**Required task:** Exactly the lines from the line with "Continue the Blender" to the line with "seatSlack = 0.1" should be extracted, both included, with no other lines.

[Start of Records for processing]

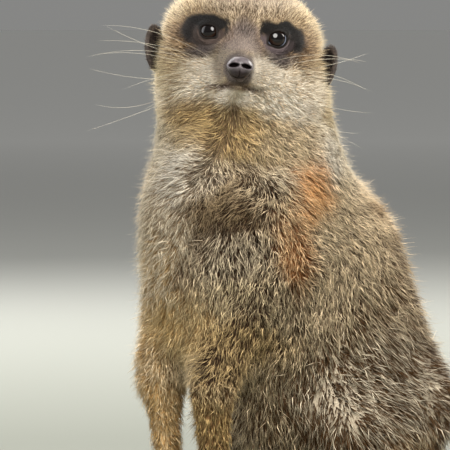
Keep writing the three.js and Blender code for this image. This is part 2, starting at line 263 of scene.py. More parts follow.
# Where the head's hair differs: the place, how large, how soft at the edge, and the hair's length,
# width and lift there. The places are in the head's frame, and on both sides of it.
HEAD_HAIR = [
    ((28, -10, -14), (16, 24, 18), 0.9, (6.2, 0.34, 38)),  # cheeks
    ((31, -4, 9), (8, 12, 9), 0.8, (6.5, 0.36, 44)),  # before the ears
    ((0, -16, -34), (30, 30, 12), 0.8, (7.5, 0.42, 38)),  # throat
    ((0, 18, -16), (36, 18, 20), 1.3, (7.0, 0.4, 36)),  # nape
    ((0, -24, 18), (20, 22, 13), 1.0, (3.3, 0.4, 42)),  # forehead
    ((0, -40, -18), (11, 16, 5), 0.9, (4.2, 0.32, 36)),  # chin
    ((16, -34, -8), (12, 14, 8), 0.9, (2.8, 0.3, 30)),  # under the eyes
    ((0, -44, -6), (9, 20, 14), 0.8, (1.4, 0.24, 24)),  # muzzle
    ((15.5, -24, 8), (10, 30, 7), 0.5, (1.7, 0.28, 26)),  # eye patches
    ((13.1, -24, 6.4), (7.6, 30, 7.2), 0.4, (0.8, 0.2, 24)),  # lids
    ((0, -50, -9), (8, 7, 7), 0.6, (0.9, 0.2, 20)),  # rim of the nose
]


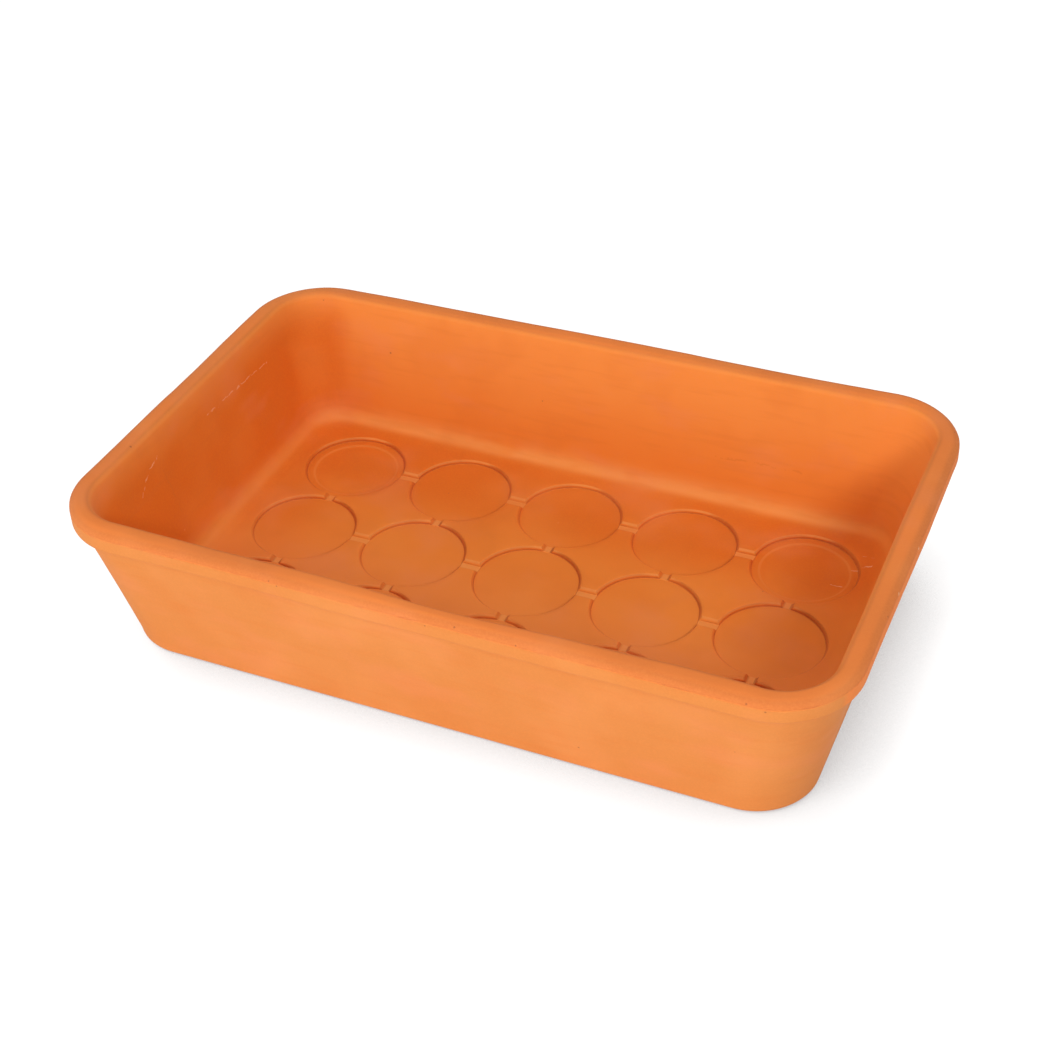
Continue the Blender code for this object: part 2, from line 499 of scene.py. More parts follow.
# Adds the tree as a modifier, with each input set through its socket's identifier.
# The input Pitch Along takes the value pitchAlong, and so on.
def useTree(piece, tree, values):
    modifier = piece.modifiers.new(tree.name, "NODES")
    modifier.node_group = tree
    for item in tree.interface.items_tree:
        key = item.name[0].lower() + item.name[1:].replace(" ", "")
        if item.in_out == "INPUT" and key in values:
            modifier[item.identifier] = values[key]


# Turns the piece and its modifiers into one plain mesh object
def asPlainMesh(piece, name):
    depsgraph = bpy.context.evaluated_depsgraph_get()
    mesh = bpy.data.meshes.new_from_object(piece.evaluated_get(depsgraph), depsgraph=depsgraph)
    mesh.name = name
    plain = newObject(name, mesh)
    rough = piece.data
    piece.modifiers.clear()
    bpy.data.objects.remove(piece)
    bpy.data.meshes.remove(rough)
    return plain


# The stamp's edge, from the land down to the seat: how far in, in mm, and the share of the depth
seatEdge = ((-0.15, 0.0), (0.0, 0.02), (0.25, 0.08), (0.50, 0.17), (0.75, 0.27), (0.98, 0.37),
            (1.06, 0.43), (1.12, 0.59), (1.18, 0.75), (1.26, 0.86), (1.42, 0.94), (1.60, 0.985), (1.75, 1.0))
perMetre = 1000
seatSlack = 0.1     # seats' numbers that are this close are the same


def stampTree():
    inputs = [("Geometry", "NodeSocketGeometry"), ("Columns", "NodeSocketInt"), ("Rows", "NodeSocketInt"),
              ("Shift", "NodeSocketVector"), ("Finish", "NodeSocketMaterial")]
    inputs += floatSockets("Pitch Along", "Pitch Across", "Diameter", "Depth", "Inner Ring", "Floor Height",
                           "Inner Ring Depth", "Channel Width", "Channel Depth", "Channel Back")
    outputs = [("Geometry", "NodeSocketGeometry")]
    tree, given, result = newGroup("stampFloor", "GeometryNodeTree", inputs, outputs)
    position = addNode(tree, "GeometryNodeInputPosition").outputs[0]
    place = split(tree, vectorMaths(tree, "SUBTRACT", position, given["Shift"]))

    # offset from the nearest seat's centre, whether the point lies between the end seats,
    # and how many seats before the last one it is
    def fromNearest(along, pitch, count):
        last = times(tree, minus(tree, count, 1.0), 0.5)
        half = maths(tree, "FRACT", last)
        cell = minus(tree, maths(tree, "DIVIDE", along, pitch), half)
        nearest = maths(tree, "MINIMUM", plus(tree, maths(tree, "ROUND", cell), half), last)
        nearest = maths(tree, "MAXIMUM", nearest, times(tree, last, -1.0))
        offset = minus(tree, along, times(tree, nearest, pitch))
        reach = times(tree, last, pitch)
        between = maths(tree, "LESS_THAN", maths(tree, "ABSOLUTE", along), reach)
        return offset, between, minus(tree, nearest, last)

    offsetX, betweenX, beforeEndX = fromNearest(place["X"], given["Pitch Along"], given["Columns"])
    offsetY, betweenY, beforeEndY = fromNearest(place["Y"], given["Pitch Across"], given["Rows"])
    squareX, squareY = (times(tree, offset, offset) for offset in (offsetX, offsetY))
    fromCentre = maths(tree, "SQRT", plus(tree, squareX, squareY))
    radius = times(tree, given["Diameter"], 0.5)
    inward = minus(tree, radius, fromCentre)
    edgeStart, edgeEnd = seatEdge[0][0] / perMetre, seatEdge[-1][0] / perMetre
    across = remap(tree, inward, edgeStart, edgeEnd, shape="LINEAR")
    edge = addNode(tree, "ShaderNodeFloatCurve")
    curve = edge.mapping.curves[0]
    curve.points[0].location = (0.0, 0.0)
    curve.points[1].location = (1.0, 1.0)
    for inset, drop in seatEdge[1:-1]:
        point = curve.points.new((inset / perMetre - edgeStart) / (edgeEnd - edgeStart), drop)
        point.handle_type = "AUTO_CLAMPED"
    edge.mapping.update()
    tree.links.new(across, edge.inputs["Value"])
    seatDrop = times(tree, edge.outputs["Value"], given["Depth"])

    # the second ring of the back corner seats: a faint step down, with a finer one inside it
    halfRow = times(tree, minus(tree, given["Columns"], 1.0), 0.5)
    fromMiddle = maths(tree, "ABSOLUTE", plus(tree, beforeEndX, halfRow))
    endColumn = maths(tree, "COMPARE", fromMiddle, halfRow, seatSlack)
    backRow = maths(tree, "COMPARE", beforeEndY, 0.0, seatSlack)
    steps = []
    for start, end, share in seatSizes["ringSteps"]:
        outer, inner = (minus(tree, given["Inner Ring"], inset) for inset in (start, end))
        steps.append(remap(tree, fromCentre, outer, inner, 0.0, share))
    ringDrop = times(tree, endColumn, backRow, plus(tree, *steps), given["Inner Ring Depth"])

    # a channel runs along each row and column of seats; the deeper seats swallow it where they lie
    def channelDrop(offset, between):
        halfWidth = times(tree, given["Channel Width"], 0.5)
        top = plus(tree, halfWidth, seatSizes["channelRound"])
        bottom = minus(tree, halfWidth, seatSizes["channelSlope"])
        shape = remap(tree, maths(tree, "ABSOLUTE", offset), top, bottom)
        return times(tree, shape, between, given["Channel Depth"])

    behind = minus(tree, offsetY, given["Channel Back"])
    channels = maths(tree, "MAXIMUM", channelDrop(behind, betweenX), channelDrop(offsetX, betweenY))
    drop = plus(tree, maths(tree, "MAXIMUM", seatDrop, channels), ringDrop)
    onFloor = maths(tree, "COMPARE", place["Z"], given["Floor Height"], levelSlack)
    stamped = times(tree, drop, onFloor)
    move = addNode(tree, "ShaderNodeCombineXYZ")
    tree.links.new(times(tree, stamped, -1.0), move.inputs["Z"])
    setPlace = addNode(tree, "GeometryNodeSetPosition")
    tree.links.new(move.outputs[0], setPlace.inputs["Offset"])
    store = addNode(tree, "GeometryNodeStoreNamedAttribute", data_type="FLOAT", domain="POINT")
    store.inputs["Name"].default_value = "stamped"
    tree.links.new(given["Geometry"], store.inputs["Geometry"])
    tree.links.new(maths(tree, "DIVIDE", stamped, given["Depth"]), store.inputs["Value"])
    tree.links.new(store.outputs["Geometry"], setPlace.inputs["Geometry"])
    endTree(tree, setPlace.outputs["Geometry"], given, result)
    return tree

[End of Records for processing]

**The result:**
Continue the Blender code for this object: part 2, from line 499 of scene.py. More parts follow.
# Adds the tree as a modifier, with each input set through its socket's identifier.
# The input Pitch Along takes the value pitchAlong, and so on.
def useTree(piece, tree, values):
    modifier = piece.modifiers.new(tree.name, "NODES")
    modifier.node_group = tree
    for item in tree.interface.items_tree:
        key = item.name[0].lower() + item.name[1:].replace(" ", "")
        if item.in_out == "INPUT" and key in values:
            modifier[item.identifier] = values[key]


# Turns the piece and its modifiers into one plain mesh object
def asPlainMesh(piece, name):
    depsgraph = bpy.context.evaluated_depsgraph_get()
    mesh = bpy.data.meshes.new_from_object(piece.evaluated_get(depsgraph), depsgraph=depsgraph)
    mesh.name = name
    plain = newObject(name, mesh)
    rough = piece.data
    piece.modifiers.clear()
    bpy.data.objects.remove(piece)
    bpy.data.meshes.remove(rough)
    return plain


# The stamp's edge, from the land down to the seat: how far in, in mm, and the share of the depth
seatEdge = ((-0.15, 0.0), (0.0, 0.02), (0.25, 0.08), (0.50, 0.17), (0.75, 0.27), (0.98, 0.37),
            (1.06, 0.43), (1.12, 0.59), (1.18, 0.75), (1.26, 0.86), (1.42, 0.94), (1.60, 0.985), (1.75, 1.0))
perMetre = 1000
seatSlack = 0.1     # seats' numbers that are this close are the same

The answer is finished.